In 1994, I moved into the historic Hill District, a neighborhood often considered to be the cultural soul of Black Pittsburgh.
I lived a short walk from Freedom Corner, an inspiring monument at Centre Avenue and Crawford Street. Dedicated in 2001, it recognizes the rallying point that launched many of the city’s social justice marches and honors a pantheon of activists who helped to halt the avalanche of development that demolished much of the Lower Hill.
My house, with its bright red door, was cradled just a few blocks from the Lower Hill, a neighborhood heralded for its abolitionist history. I was proud to live there. In this neighborhood lay the roots of the community once known as Little Hayti, so named to acknowledge the people’s alignment with the liberation and self-determination that fueled the 1804 Haitian Revolution.

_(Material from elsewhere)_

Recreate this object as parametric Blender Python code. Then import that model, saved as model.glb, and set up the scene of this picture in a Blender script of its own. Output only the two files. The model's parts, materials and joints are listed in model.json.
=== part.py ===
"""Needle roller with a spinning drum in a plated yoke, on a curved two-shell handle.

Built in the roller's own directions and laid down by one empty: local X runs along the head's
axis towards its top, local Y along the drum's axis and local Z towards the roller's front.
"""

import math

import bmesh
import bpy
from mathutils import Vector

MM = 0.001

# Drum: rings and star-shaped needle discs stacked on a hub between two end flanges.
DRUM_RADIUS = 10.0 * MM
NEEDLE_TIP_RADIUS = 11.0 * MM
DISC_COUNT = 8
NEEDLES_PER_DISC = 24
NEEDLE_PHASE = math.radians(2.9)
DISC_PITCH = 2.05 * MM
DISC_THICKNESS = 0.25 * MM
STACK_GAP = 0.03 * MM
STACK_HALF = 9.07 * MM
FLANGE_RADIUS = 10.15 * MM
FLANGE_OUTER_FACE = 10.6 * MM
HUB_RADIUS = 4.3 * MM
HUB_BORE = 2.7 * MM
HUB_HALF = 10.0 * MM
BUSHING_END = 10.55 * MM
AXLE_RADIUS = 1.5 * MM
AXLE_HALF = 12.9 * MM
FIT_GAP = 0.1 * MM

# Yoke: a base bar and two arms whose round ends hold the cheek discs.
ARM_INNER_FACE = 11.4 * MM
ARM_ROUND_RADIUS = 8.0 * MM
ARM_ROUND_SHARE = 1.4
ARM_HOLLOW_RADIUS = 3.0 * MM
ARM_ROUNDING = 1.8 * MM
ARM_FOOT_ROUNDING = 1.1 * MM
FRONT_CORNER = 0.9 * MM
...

In the 1950s, according to University of Pittsburgh historian Larry Glasco, the Lower Hill had 400 businesses (mostly white-owned) and some 8,000 residents (mostly Black). During an interview for a recent oral history project, one former Lower Hill resident remembered a vibrant, busy place that “glowed like Las Vegas.”
Some 27 years ago, to get to my job as a journalist at the Pittsburgh Post-Gazette in Downtown, I walked through the Lower Hill. As I walked, I often thought of the people — past and present — who shaped this neighborhood’s grand history. They were the muses who fed many of the stories I wrote about the Black community for the newspaper.